**INPUT ROWS**
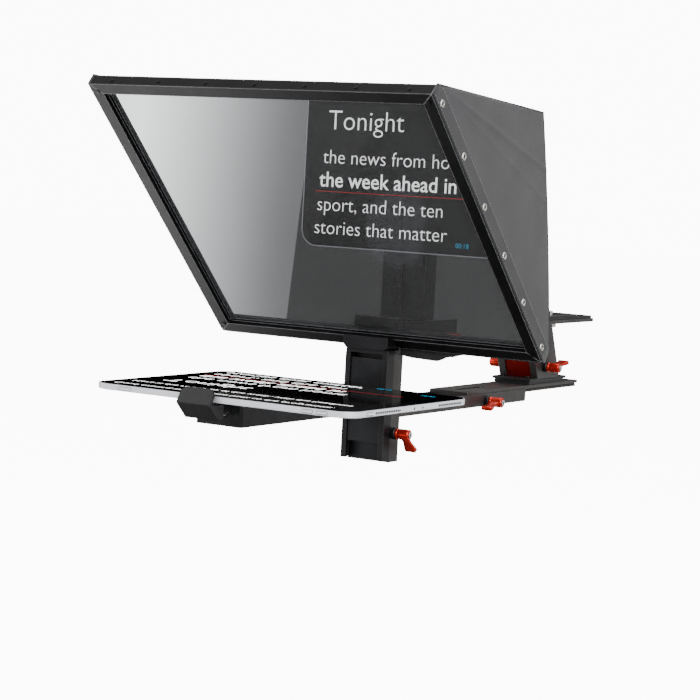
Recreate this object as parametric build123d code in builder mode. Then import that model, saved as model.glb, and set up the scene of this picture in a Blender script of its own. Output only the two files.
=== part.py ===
"""A camera teleprompter: a rail on the tripod, a column with a sliding tablet tray, a 45 degree beam
splitter in a folding frame with a cloth hood, and a sliding riser that carries the camera.

Millimetres. +X is the right-hand side seen from the reader, +Y runs back to the camera, +Z is up.
The origin is the mouth of the 3/8 inch tripod thread, under the middle of the base rail.
"""

from build123d import *
from math import cos, radians, sin, tan
from os import makedirs

makedirs("parts", exist_ok=True)

# ---------------------------------------------------------------- driving dimensions
RUN = 0.05  # radial running clearance of a shaft in its bore
GAP = 0.3  # clearance between plain faces of pieces that move past each other

# base rail and the long plate that slides in its dovetail
RAIL_W, RAIL_L, RAIL_H = 48.0, 275.0, 13.5
DOVETAIL_FLOOR = 9.5
DOVETAIL_W, DOVETAIL_MOUTH = 43.0, 39.0
PLATE_L, PLATE_T = 267.0, 7.5
PLATE_FRONT = 3.0  # y of the sliding plate's front end
TRIPOD_R, QUARTER_R = 3.97, 2.55  # tapping radii of 3/8-16 and 1/4-20 threads
TRIPOD_DEPTH = 8.5
QUARTERS = {-30.0: 7.5, 30.0: 6.5}  # y of each 1/4-20 thread, and its depth
BOLT_X, BOLT_Z, BOLT_R, BOLT_HEAD_R = 12.0, 4.75, 2.0, 3.5  # bolts through the column into the rail
BOLT_DEPTH = 18.0

# column in front of the rail
COLUMN_W, COLUMN_BACK = 49.0, -RAIL_L / 2
FRONT_DEPTH, REAR_DEPTH = 13.5, 19.0
COLUMN_FRONT = COLUMN_BACK - REAR_DEPTH - FRONT_DEPTH
COLUMN_TOP, COLUMN_BOTTOM = 68.0, -42.5
HEAD_T = 4.0  # cap on top of the column
LIP_DEPTH, SLOT_DEPTH = 4.5, 5.0
SLOT_MOUTH, SLOT_W = 38.0, 43.0
COLUMN_WALL = 3.0
CAP_PLATE_T, CAP_PLUG_T = 2.0, 4.0  # plastic cap in the column's lower end

# glass frame: its lower front edge, and its outside size
EDGE_Y, EDGE_Z = -155.0, 71.0
FRAME_W, FRAME_L, FRAME_T = 373.0, 341.0, 12.0
TILT = 45.0
BAR, LIP = 12.0, 3.5  # face of the bar, and the lip that holds the glass
LIP_TOP, LIP_T = 5.0, 1.5  # depth of the lip below the face, and its thickness
GLASS_T, GASKET_T, RETAINER_T = 3.0, 0.5, 1.5
BAR_WALL = 2.0
SNAP_START, SNAP_PITCH, SNAP_COUNT, SNAP_DEPTH = 14.0, 62.0, 6, 7.0
SNAP_R, SNAP_HOLE_R, STUD_R = 4.75, 2.0, 1.9

# fold hinge behind the column's top
HINGE_Y, HINGE_Z = -143.0, 74.5
KNUCKLE_R, PIN_R = 5.5, 2.5
KNUCKLE_HALF = 15.0
FOOT_W, FOOT_FRONT, FOOT_TOP = 51.0, -174.0, 81.0

# cloth hood
CLOTH = 1.2
HOOD_X = FRAME_W / 2 + 0.2  # inner face of a side panel
HOOD_BACK_TOP = (-185.0, 308.0)  # rear upper corner, y and z
HOOD_BACK_MID = (-160.5, 196.0)
HOOD_BACK_LOW = (-143.0, 82.5)
LENS_Z, LENS_R, SLEEVE_R = 189.0, 60.0, 44.0

# tray, clip, stop and tablet
SLIDER_TOP, SLIDER_L = 59.0, 84.0
ARM_W, ARM_FRONT, ARM_TOP, ARM_BOTTOM, ARM_WALL = 50.0, -422.0, 31.4, 9.0, 2.5
PAD_T = 1.5
TABLET_W, TABLET_D, TABLET_T, TABLET_R = 280.6, 214.9, 5.9, 18.0
TABLET_X, TABLET_FRONT = 18.0, -453.5
TABLET_TOP = 38.8
CLIP_W, CLIP_T = 36.0, 3.0
NOSE = (-463.0, 31.0)  # foremost line of the clip, y and z
LIP_TIP = (-454.25, 45.0)
CHIN = (-448.0, 16.5)
ROD_R, ROD_X, ROD_Z = 2.5, 12.0, 20.2
STOP_TRAVEL = 54.0
STOP_D, STOP_W, STOP_H = 12.0, 44.0, 6.0

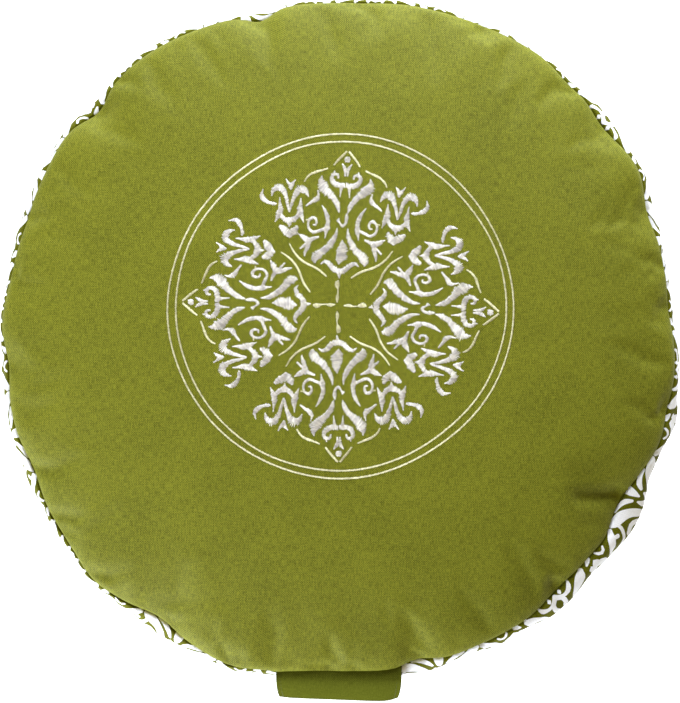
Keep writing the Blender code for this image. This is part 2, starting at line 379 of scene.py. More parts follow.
# %% Grid for the simulation
GRID_SPACING = 4 * MM
SIM_START = 96 * MM  # the crown inside this circle stays as it is
STATIONS = 2 * round(math.pi * SEAM_RADIUS / GRID_SPACING)
EASE_TOP = 0.012  # how much the cloth of the top panel grows at its seam
EASE_BAND = 0.03
EASE_REACH = 24 * MM
FILLING_PRESSURE = 4
STRETCH_STIFFNESS = 20
SHEAR_STIFFNESS = 8
BENDING_STIFFNESS = 0.5
SETTLING_QUALITY = 6
SETTLING_FRAMES = 20
MOST_SETTLED = 5 * MM
BROAD_WAVES = 8  # waves round the cushion that are too broad to be puckers
BAND_PUCKERS = 0.4  # the tight filling pulls the band smoother than the simulation does
FADE_IN = 30 * MM


def evenly(start, end):
    """Ways from start to end about a grid spacing apart."""
    return np.linspace(start, end, max(round((end - start) / GRID_SPACING), 1) + 1)


SIM_WAYS = np.concatenate(
    [evenly(SIM_START, TOP_WAY), evenly(TOP_WAY, BOTTOM_WAY)[1:], evenly(BOTTOM_WAY, REST_WAY)[1:]]
)
SIM_ANGLES = np.arange(STATIONS) * 360 / STATIONS
print("simulation grid:", len(SIM_WAYS), "rows of", STATIONS)


def ring_faces(rows, columns):
    """The quads of a grid whose columns run right round."""
    index = np.arange(rows * columns).reshape(rows, columns)
    beside = np.roll(index, -1, axis=1)
    return np.stack([index[:-1], index[1:], beside[1:], beside[:-1]], axis=-1).reshape(-1, 4)


def new_object(name, points, faces):
    """A smooth shaded object from arrays or lists of points and faces."""
    mesh = bpy.data.meshes.new(name)
    faces = faces.tolist() if isinstance(faces, np.ndarray) else faces
    mesh.from_pydata(points.reshape(-1, 3).tolist(), [], faces)
    mesh.shade_smooth()
    obj = bpy.data.objects.new(name, mesh)
    bpy.context.scene.collection.objects.link(obj)
    return obj


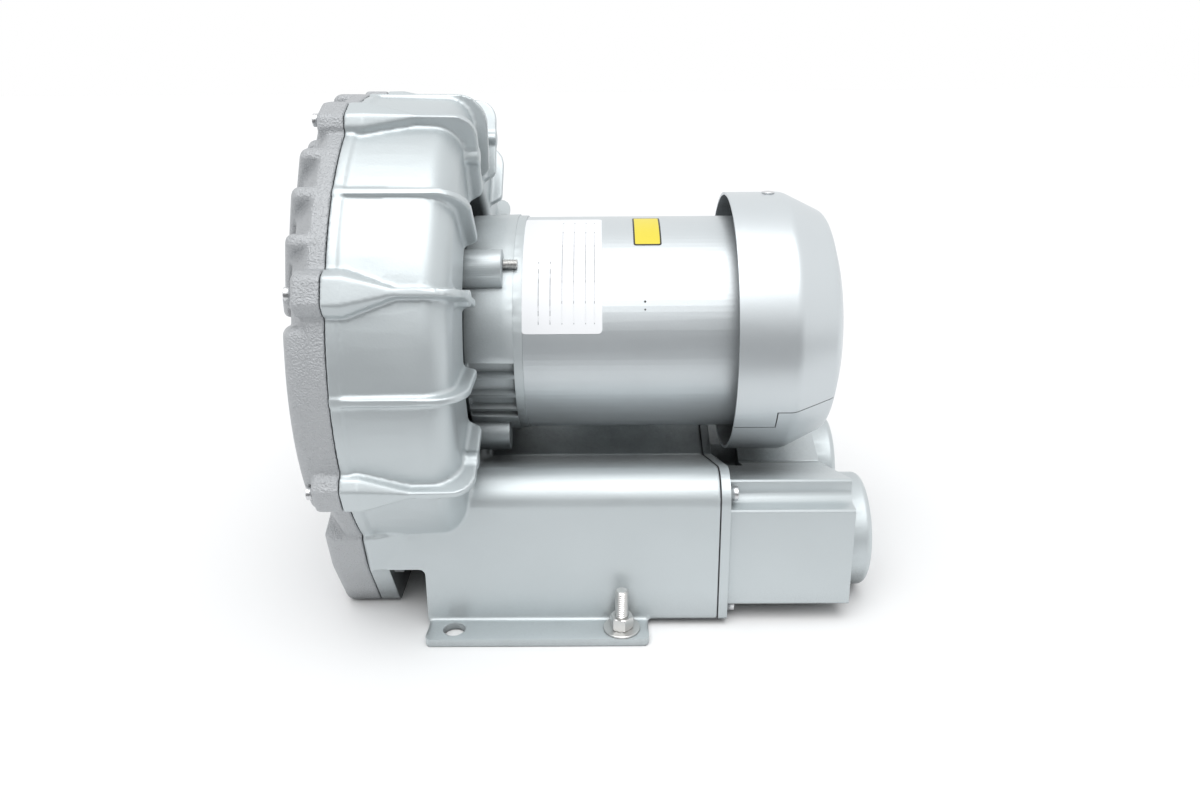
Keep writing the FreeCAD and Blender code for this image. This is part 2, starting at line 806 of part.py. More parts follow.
def silencer_cover():
    """Near end cover: plate, box and threaded port boss in one casting."""
    plate = prism(silencer_outline(), plate_x0, plate_x1)
    box = prism(nozzle_outline(), plate_x1 - 2, nozzle_x1)
    boss = rod(nozzle_x1 - port_land, port_x1, port_boss_r, -port_y, port_z)
    rim = [e for e in boss.Edges if abs(e.CenterOfMass.x - port_x1) < 0.01]
    boss = boss.makeFillet(port_boss_edge_r, rim)
    body = fuse([plate, box, boss])
    body = body.cut(prism(nozzle_outline(nozzle_wall), plate_x0 - 1, nozzle_x1 - port_land))
    body = body.cut(rod(nozzle_x1 - port_land - 1, port_x1 + 1, port_bore_r, -port_y, port_z))
    pocket = prism([
        (-end_screw_mid_y - 8, end_screw_mid_z - 8, 6.0), (-end_screw_mid_y - 8, 120, 0),
        (5, 120, 0), (5, end_screw_mid_z - 8, 0)], plate_x1, plate_x1 + 22)
    web = prism([
        (-end_screw_mid_y - 13, end_screw_mid_z - 13, 6.0), (-end_screw_mid_y - 13, 120, 0),
        (5, 120, 0), (5, end_screw_mid_z - 13, 0)], plate_x0, plate_x1 + 27)
    web = web.common(prism(nozzle_outline(), plate_x0, plate_x1 + 27))
    body = fuse([body, web]).cut(pocket)
    for y, z in end_screw_places():
        body = body.cut(rod(plate_x0 - 1, plate_x1 + 1, end_screw_r + hole_gap, y, z))
        body = body.cut(rod(plate_x1, plate_x1 + 12, end_screw_head_r + 1.0, y, z))
    return body


def silencer_screws():
    screws = []
    for side in (1, -1):
        for y, z in end_screw_places():
            screws.append(socket_screw(plate_x1, chamber_x1 - end_screw_reach + 2, end_screw_r,
                                       end_screw_head_r, end_screw_head_h, side * y, z, 2.9))
    return screws


def silencer_foam():
    """Foam slabs that line the near chamber, clear of the gas path in the middle."""
    x0 = case_back_x + 3
    x1 = chamber_x1 - end_screw_reach - 8
    wall_y = -(chamber_y - chamber_wall - foam_gap)
    mid_y = -(chamber_divider / 2 + foam_gap)
    low_z = chamber_bottom_z + chamber_wall + foam_gap
    room_z = axis_h - case_recess_r - 25.0
    floor = prism([
        (wall_y, low_z, 4.0), (wall_y, low_z + foam_t, 0),
        (mid_y, low_z + foam_t, 0), (mid_y, low_z, 4.0)], x0, x1)
    side = block(x0, x1, wall_y, wall_y + foam_t, low_z + foam_t + foam_gap, chamber_corner_z)
    middle = block(x0, x1, mid_y - foam_t, mid_y, low_z + foam_t + foam_gap, room_z)
    return [floor, side, middle]


def bell_angles():
    return [bell_high_angle, 180 - bell_high_angle, bell_low_angle, 180 - bell_low_angle]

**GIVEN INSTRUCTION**
Lines that hold the word "starting" are the ones to return, every one of them.

**RESPONSE TO THIS EXERCISE**
Keep writing the Blender code for this image. This is part 2, starting at line 379 of scene.py. More parts follow.
Keep writing the FreeCAD and Blender code for this image. This is part 2, starting at line 806 of part.py. More parts follow.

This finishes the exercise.